Collected material:
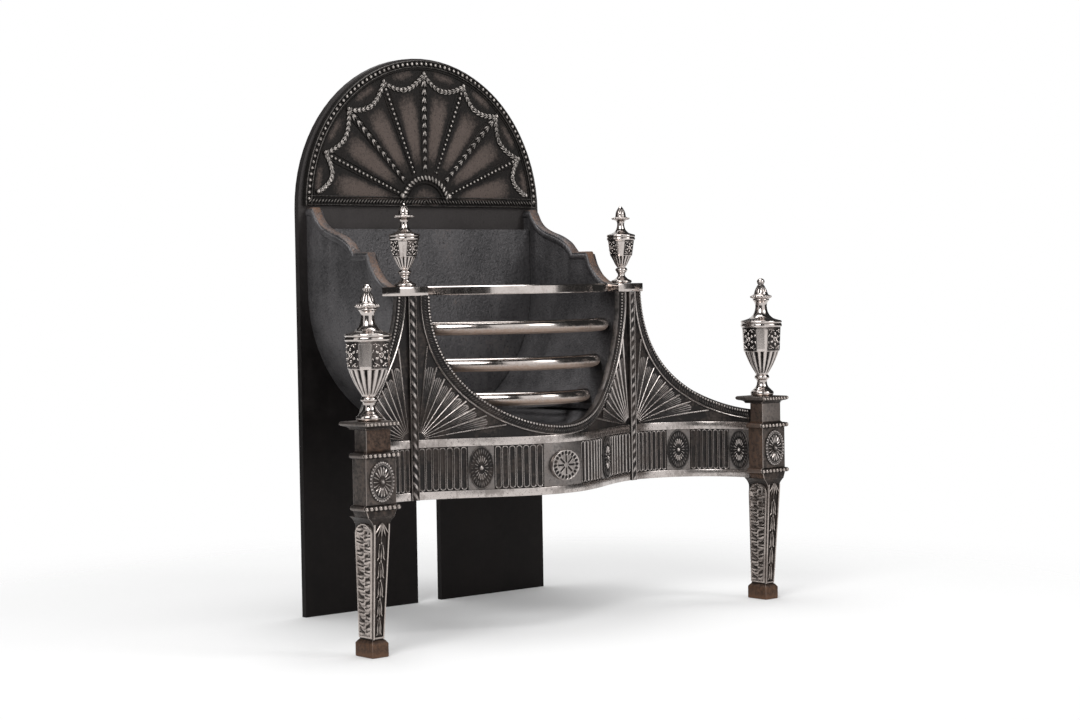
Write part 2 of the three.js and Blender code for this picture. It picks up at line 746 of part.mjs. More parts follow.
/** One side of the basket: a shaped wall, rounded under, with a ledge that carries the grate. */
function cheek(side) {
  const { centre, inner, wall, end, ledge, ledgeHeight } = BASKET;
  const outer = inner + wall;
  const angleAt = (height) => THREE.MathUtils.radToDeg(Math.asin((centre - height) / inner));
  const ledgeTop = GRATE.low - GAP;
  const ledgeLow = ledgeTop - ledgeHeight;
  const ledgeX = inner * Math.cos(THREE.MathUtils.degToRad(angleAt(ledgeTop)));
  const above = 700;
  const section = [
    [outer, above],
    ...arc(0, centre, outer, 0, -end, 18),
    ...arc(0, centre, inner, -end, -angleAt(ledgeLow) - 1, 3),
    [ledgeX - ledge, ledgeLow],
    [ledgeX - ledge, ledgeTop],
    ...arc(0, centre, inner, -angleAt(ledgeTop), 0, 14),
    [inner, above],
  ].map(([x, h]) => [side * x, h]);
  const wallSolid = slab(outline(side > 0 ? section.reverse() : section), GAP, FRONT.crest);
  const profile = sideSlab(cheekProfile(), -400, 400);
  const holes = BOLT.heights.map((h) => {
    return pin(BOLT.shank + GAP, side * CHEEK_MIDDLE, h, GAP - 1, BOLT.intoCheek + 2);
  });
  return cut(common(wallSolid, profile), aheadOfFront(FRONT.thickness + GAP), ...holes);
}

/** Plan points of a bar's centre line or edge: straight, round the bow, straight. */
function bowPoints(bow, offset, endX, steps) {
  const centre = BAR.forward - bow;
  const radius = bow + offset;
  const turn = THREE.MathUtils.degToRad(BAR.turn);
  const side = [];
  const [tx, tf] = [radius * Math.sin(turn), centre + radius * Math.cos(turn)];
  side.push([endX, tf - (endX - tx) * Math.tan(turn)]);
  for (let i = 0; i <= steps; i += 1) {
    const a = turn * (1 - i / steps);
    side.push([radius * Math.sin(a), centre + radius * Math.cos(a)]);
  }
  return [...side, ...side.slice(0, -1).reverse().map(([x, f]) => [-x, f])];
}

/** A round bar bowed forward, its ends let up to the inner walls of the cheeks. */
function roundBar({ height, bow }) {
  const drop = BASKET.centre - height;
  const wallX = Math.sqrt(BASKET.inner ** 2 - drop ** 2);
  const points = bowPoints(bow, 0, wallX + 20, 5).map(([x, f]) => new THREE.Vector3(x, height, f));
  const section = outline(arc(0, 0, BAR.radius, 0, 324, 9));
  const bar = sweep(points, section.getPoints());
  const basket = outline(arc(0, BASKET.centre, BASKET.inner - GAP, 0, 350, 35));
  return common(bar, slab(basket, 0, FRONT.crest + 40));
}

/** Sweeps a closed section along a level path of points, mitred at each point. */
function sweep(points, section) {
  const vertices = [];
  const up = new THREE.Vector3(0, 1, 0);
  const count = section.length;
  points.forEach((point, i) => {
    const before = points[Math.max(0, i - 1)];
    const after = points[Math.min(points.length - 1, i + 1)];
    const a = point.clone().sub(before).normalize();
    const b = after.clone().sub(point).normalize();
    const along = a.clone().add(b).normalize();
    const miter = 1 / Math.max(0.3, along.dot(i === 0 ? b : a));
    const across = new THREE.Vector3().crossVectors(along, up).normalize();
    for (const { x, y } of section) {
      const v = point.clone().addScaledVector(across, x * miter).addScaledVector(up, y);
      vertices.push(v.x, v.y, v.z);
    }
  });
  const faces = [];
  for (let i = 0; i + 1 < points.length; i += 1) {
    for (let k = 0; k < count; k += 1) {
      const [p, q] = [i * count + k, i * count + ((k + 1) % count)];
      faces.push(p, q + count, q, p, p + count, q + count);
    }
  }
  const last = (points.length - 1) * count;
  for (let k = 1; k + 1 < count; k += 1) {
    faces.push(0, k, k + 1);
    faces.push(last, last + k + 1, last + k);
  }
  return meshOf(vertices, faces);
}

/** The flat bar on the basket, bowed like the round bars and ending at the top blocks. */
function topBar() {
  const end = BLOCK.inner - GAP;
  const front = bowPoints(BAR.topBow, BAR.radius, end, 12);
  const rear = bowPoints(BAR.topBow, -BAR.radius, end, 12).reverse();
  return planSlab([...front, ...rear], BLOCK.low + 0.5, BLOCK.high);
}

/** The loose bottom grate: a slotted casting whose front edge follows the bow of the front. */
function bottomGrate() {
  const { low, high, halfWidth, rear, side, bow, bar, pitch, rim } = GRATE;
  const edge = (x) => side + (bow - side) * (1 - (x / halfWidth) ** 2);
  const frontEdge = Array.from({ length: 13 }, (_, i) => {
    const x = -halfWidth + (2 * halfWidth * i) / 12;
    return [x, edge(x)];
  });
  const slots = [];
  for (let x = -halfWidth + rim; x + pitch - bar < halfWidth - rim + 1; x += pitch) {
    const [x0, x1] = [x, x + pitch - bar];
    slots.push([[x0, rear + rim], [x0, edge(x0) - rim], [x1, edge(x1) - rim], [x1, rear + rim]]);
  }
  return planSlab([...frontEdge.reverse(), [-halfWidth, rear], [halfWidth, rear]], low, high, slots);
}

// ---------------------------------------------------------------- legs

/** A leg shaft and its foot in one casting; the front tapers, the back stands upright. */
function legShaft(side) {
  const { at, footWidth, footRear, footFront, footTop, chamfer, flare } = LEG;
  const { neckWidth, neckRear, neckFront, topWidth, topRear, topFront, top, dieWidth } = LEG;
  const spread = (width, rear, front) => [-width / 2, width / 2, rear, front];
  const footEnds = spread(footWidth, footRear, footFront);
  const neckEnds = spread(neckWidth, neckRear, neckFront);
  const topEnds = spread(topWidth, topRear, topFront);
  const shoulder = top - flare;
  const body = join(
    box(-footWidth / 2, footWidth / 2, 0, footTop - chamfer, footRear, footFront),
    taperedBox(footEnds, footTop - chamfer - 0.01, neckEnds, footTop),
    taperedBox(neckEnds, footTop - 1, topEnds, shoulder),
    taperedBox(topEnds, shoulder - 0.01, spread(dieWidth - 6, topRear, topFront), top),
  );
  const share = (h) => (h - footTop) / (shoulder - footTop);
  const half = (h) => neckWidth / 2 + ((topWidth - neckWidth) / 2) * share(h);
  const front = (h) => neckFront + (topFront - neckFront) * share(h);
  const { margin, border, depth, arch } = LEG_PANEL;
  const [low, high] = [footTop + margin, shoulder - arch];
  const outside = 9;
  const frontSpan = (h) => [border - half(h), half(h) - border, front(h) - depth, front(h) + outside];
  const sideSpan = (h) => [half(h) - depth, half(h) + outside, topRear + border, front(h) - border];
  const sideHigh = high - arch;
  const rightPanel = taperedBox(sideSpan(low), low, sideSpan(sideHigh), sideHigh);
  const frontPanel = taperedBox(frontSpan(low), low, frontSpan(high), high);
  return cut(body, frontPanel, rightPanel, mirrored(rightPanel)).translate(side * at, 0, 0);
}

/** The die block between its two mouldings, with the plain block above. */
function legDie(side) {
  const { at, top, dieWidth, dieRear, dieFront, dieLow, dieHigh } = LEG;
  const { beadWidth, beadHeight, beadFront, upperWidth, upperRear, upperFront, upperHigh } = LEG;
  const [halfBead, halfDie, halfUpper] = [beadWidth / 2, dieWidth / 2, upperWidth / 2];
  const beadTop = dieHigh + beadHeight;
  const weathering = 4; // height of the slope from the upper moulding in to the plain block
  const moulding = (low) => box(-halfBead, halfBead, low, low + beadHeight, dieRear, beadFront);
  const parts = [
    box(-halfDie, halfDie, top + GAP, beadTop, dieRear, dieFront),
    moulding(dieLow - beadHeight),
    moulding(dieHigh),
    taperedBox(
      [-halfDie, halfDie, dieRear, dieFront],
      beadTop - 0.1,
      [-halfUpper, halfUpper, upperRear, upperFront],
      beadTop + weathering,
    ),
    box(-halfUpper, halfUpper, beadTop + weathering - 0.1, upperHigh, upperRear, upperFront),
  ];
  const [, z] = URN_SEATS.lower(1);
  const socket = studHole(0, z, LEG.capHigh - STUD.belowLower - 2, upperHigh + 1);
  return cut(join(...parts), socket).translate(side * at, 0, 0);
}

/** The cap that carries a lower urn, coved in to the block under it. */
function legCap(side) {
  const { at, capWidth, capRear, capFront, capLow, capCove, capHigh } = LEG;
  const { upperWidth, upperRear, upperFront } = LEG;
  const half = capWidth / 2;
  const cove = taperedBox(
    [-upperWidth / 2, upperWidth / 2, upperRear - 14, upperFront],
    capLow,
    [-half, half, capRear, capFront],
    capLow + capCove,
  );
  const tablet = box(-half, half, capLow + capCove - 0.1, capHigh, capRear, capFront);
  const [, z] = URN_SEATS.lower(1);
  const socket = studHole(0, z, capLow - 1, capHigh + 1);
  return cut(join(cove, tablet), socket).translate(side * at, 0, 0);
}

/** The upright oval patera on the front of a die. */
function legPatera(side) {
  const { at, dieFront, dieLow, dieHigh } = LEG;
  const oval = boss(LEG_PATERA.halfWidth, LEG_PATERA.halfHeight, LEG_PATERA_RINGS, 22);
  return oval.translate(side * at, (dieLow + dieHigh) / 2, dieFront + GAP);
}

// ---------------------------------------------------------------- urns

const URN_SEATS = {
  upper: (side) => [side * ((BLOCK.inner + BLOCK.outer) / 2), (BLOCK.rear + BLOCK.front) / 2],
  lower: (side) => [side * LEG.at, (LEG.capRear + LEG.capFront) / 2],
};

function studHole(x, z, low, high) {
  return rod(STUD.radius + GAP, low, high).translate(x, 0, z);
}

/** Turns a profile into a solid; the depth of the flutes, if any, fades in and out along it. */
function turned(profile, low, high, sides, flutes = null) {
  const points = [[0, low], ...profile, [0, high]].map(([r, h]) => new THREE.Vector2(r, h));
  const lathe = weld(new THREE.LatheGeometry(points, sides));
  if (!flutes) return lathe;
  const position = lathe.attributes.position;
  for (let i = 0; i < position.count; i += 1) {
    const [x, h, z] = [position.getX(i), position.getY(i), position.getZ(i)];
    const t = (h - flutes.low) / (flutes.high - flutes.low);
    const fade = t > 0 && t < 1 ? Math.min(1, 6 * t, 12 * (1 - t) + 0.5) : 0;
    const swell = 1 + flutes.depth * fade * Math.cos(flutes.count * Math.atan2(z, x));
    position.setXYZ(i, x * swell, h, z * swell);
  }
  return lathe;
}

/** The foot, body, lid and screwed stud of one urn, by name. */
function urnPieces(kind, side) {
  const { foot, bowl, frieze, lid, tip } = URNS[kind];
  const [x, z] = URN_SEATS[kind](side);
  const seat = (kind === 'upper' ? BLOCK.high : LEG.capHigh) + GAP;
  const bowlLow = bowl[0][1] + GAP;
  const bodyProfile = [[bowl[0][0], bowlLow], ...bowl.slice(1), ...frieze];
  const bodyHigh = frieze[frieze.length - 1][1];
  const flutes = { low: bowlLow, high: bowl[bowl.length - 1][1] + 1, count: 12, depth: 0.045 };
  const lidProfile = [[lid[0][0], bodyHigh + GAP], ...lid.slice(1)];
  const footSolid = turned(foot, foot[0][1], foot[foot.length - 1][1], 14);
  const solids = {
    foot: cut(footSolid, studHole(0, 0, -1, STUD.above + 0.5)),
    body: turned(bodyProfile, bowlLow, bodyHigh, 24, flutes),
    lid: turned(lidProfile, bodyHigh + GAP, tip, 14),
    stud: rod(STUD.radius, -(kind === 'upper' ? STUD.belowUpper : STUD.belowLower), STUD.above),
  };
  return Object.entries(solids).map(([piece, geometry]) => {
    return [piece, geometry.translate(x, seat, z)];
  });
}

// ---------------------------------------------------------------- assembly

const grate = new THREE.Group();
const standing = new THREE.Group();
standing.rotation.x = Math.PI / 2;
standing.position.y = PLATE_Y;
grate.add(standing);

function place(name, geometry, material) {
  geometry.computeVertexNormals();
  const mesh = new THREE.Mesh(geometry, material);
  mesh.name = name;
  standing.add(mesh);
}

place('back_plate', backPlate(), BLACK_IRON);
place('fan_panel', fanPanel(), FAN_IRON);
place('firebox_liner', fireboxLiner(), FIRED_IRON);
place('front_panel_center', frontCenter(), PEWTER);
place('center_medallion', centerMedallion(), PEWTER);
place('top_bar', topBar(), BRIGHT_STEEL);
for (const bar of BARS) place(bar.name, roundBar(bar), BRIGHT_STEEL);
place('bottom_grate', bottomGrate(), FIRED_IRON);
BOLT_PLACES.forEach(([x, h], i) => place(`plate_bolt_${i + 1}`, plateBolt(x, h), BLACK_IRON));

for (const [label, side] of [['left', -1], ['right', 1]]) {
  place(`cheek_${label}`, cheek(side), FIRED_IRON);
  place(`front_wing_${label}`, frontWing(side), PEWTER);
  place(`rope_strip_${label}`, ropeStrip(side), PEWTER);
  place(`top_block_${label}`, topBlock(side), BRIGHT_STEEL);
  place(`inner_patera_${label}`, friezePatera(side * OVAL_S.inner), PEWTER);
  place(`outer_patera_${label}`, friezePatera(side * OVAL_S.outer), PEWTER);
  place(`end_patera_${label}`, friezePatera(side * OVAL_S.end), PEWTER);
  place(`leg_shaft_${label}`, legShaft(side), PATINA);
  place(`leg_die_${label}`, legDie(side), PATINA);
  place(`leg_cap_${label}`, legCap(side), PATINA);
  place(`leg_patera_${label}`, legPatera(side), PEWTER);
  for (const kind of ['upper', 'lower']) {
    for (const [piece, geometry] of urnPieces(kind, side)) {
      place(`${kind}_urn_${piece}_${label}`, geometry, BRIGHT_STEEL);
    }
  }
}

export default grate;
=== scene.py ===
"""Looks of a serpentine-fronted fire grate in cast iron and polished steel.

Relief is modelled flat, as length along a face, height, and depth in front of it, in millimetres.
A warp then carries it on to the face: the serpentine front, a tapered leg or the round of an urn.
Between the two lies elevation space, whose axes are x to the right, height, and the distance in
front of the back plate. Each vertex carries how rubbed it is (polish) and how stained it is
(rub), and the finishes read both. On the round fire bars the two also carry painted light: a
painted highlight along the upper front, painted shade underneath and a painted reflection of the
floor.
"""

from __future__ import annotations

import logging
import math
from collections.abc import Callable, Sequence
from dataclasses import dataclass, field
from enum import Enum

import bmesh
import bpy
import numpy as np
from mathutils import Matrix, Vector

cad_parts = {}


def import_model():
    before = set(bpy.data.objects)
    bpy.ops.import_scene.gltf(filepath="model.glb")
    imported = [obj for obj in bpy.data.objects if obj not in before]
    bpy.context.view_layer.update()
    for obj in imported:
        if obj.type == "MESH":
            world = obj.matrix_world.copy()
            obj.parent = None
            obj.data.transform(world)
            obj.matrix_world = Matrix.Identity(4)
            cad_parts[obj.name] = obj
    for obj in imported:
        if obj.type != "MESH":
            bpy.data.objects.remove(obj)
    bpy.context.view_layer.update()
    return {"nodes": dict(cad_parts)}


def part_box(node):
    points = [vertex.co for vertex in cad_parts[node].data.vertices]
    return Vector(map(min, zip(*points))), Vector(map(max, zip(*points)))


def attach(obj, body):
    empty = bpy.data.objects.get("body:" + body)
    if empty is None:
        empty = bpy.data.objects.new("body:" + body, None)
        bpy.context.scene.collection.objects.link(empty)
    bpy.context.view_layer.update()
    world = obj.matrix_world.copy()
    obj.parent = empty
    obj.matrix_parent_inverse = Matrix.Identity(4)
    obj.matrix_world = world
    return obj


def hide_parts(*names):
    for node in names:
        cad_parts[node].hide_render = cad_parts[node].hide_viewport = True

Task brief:
Take the listing above and repeat exactly the lines from the one containing "for (const [label, side]" through the one containing "from enum import Enum", both included.

Complete output:
for (const [label, side] of [['left', -1], ['right', 1]]) {
  place(`cheek_${label}`, cheek(side), FIRED_IRON);
  place(`front_wing_${label}`, frontWing(side), PEWTER);
  place(`rope_strip_${label}`, ropeStrip(side), PEWTER);
  place(`top_block_${label}`, topBlock(side), BRIGHT_STEEL);
  place(`inner_patera_${label}`, friezePatera(side * OVAL_S.inner), PEWTER);
  place(`outer_patera_${label}`, friezePatera(side * OVAL_S.outer), PEWTER);
  place(`end_patera_${label}`, friezePatera(side * OVAL_S.end), PEWTER);
  place(`leg_shaft_${label}`, legShaft(side), PATINA);
  place(`leg_die_${label}`, legDie(side), PATINA);
  place(`leg_cap_${label}`, legCap(side), PATINA);
  place(`leg_patera_${label}`, legPatera(side), PEWTER);
  for (const kind of ['upper', 'lower']) {
    for (const [piece, geometry] of urnPieces(kind, side)) {
      place(`${kind}_urn_${piece}_${label}`, geometry, BRIGHT_STEEL);
    }
  }
}

export default grate;
=== scene.py ===
"""Looks of a serpentine-fronted fire grate in cast iron and polished steel.

Relief is modelled flat, as length along a face, height, and depth in front of it, in millimetres.
A warp then carries it on to the face: the serpentine front, a tapered leg or the round of an urn.
Between the two lies elevation space, whose axes are x to the right, height, and the distance in
front of the back plate. Each vertex carries how rubbed it is (polish) and how stained it is
(rub), and the finishes read both. On the round fire bars the two also carry painted light: a
painted highlight along the upper front, painted shade underneath and a painted reflection of the
floor.
"""

from __future__ import annotations

import logging
import math
from collections.abc import Callable, Sequence
from dataclasses import dataclass, field
from enum import Enum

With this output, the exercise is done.